Aliteracy-busting plans spelt out

Victor Mecoamere

Victor Mecoamere

Tragically, a growing number of South Africans are aliterate.

Aliteracy is being able to read but rarely choosing to do so.

Also, aliteracy is a disturbing aversion to reading that seemingly begins at an early age when children get easily frustrated by an activity they cannot excel at, particularly when parents fail to lead by example.

While the government seeks to reach as many people as possible with various literacy programmes, the net is not cast wide enough.

This opens a window of opportunity for public-private, or nation-building partnerships to preach and practise the literacy gospel and culture.

Sowetan is collaborating with the City of Johannesburg Library and Information Services to host the Joburg Literary Festival, which is managed by wRite Associates. It is is part of the youth development activities of the Aggrey Klaaste Nation Building Foundation.

JoLife, as the festival is known, gives both school-going and out-of-school youths a chance to showcase their literary capabilities. This will enhance their literary knowledge to take part in writing competitions.

What stands participants in good stead is visiting their local libraries to get entry forms and to seek material from which to refer to enhance their entries.

Over the last two years, the theme for JoLife's short stories and poetry competitions were Pride in Yourself.

Pride In Yourself was inspired by the life, community development work, socio-political positions and triumphs of black consciousness icon Steve Biko.

Traditions I Hold Dear was inspired by Nigerian author Chinua Achebe's seminal work, Things Fall Apart. It also celebrated the 50th anniversary of the award-winning novel.

Things Fall Apart deals with the life of Okonkwo, a leader and local wrestling champion; the nine fictional villages of the Igbo ethnic group of Umuofia in Nigeria; his three wives and children; and the influences of British colonialism and Christian missionaries on his traditional Igbo community during an unspecified period in the late nineteenth or early twentieth century.
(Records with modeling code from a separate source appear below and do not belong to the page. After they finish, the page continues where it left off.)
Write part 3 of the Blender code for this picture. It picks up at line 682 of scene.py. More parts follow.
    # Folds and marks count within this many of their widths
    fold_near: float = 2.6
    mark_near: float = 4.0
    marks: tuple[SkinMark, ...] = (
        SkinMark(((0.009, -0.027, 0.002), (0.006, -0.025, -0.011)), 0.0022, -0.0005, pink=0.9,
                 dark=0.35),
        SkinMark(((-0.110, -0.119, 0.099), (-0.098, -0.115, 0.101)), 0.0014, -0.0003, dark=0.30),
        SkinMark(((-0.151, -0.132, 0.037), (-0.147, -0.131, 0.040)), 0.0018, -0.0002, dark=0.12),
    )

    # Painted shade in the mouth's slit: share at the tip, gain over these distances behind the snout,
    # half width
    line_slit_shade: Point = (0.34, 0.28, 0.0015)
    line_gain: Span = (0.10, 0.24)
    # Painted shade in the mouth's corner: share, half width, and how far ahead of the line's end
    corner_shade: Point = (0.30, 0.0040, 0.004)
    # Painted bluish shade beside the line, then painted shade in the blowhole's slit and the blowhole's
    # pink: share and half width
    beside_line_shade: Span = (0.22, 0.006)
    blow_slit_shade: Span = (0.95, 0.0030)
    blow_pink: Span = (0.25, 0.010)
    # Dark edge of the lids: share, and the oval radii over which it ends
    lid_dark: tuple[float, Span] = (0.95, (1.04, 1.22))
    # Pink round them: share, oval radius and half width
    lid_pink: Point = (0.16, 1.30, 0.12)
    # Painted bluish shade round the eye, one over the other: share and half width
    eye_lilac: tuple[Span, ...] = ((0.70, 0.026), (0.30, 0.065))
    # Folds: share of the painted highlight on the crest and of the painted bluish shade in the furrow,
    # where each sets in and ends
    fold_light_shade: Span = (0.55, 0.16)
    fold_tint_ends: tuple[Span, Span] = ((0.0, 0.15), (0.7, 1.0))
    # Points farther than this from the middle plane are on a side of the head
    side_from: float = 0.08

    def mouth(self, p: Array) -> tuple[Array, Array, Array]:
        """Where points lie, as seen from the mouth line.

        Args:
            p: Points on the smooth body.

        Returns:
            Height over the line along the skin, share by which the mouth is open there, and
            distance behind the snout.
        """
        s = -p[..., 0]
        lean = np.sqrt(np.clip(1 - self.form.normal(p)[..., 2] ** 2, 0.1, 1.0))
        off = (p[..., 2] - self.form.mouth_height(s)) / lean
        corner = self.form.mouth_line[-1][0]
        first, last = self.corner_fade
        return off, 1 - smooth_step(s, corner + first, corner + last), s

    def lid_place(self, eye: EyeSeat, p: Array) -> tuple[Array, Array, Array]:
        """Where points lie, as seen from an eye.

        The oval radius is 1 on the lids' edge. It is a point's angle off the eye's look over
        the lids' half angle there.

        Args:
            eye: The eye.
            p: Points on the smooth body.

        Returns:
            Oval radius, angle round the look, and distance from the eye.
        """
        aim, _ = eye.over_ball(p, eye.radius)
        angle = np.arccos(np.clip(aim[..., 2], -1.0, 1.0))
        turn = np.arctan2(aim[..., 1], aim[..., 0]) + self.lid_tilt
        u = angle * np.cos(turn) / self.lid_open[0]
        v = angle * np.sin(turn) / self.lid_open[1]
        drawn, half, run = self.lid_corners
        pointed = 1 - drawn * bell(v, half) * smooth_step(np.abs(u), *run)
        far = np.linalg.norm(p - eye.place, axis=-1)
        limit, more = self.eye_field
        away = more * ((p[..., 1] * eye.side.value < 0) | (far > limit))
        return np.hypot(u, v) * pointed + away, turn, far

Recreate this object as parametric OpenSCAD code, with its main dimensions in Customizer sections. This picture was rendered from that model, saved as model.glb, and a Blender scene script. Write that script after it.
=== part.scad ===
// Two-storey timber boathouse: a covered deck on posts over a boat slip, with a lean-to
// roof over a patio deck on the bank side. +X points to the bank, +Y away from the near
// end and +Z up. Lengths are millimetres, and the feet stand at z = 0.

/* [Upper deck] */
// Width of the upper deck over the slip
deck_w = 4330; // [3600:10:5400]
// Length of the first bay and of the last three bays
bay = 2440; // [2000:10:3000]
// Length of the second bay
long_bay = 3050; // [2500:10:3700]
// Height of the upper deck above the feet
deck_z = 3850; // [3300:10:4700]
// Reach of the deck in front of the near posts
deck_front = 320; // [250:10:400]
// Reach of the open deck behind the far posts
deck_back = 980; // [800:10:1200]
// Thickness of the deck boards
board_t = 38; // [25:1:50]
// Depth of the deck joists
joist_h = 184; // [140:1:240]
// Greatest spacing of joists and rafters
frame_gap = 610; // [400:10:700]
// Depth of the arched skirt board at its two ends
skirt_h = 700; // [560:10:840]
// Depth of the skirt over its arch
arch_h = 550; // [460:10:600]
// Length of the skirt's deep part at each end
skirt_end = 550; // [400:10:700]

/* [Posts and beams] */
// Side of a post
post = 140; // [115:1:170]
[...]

Another aliteracy-busting partnership is the SA Literary Awards, which honour emerging and established writers. It is spearheaded by wRite Associates, Nutrend Publishers, Sowetan and the national arts and culture department.

Its patron, Arts and Culture Minister Pallo Jordan, said he believes that: "...Writing gave us the ability to record our past, transmit knowledge from one generation to another and to teach our offspring about the essential values of humankind ..."

In 2005 Professor Mazisi Kunene became the National Poet Laureate for his selflessness and dedication in championing African literature, particularly in African languages.

Keorapetse Kgositsile was Poet Laureate in 2006.

Other SA Literary Award categories include: National Poet Laureate Prize; Posthumous Literary Award; Literary Journalism Award; K Sello Duiker Memorial Literary Award; and Nadine Gordimer Short-story Award - for Writing in African Languages.

Yet another nation-building project striving to shorten aliteracy's vile influence is the Anglo American and Sowetan Young Communicators Award.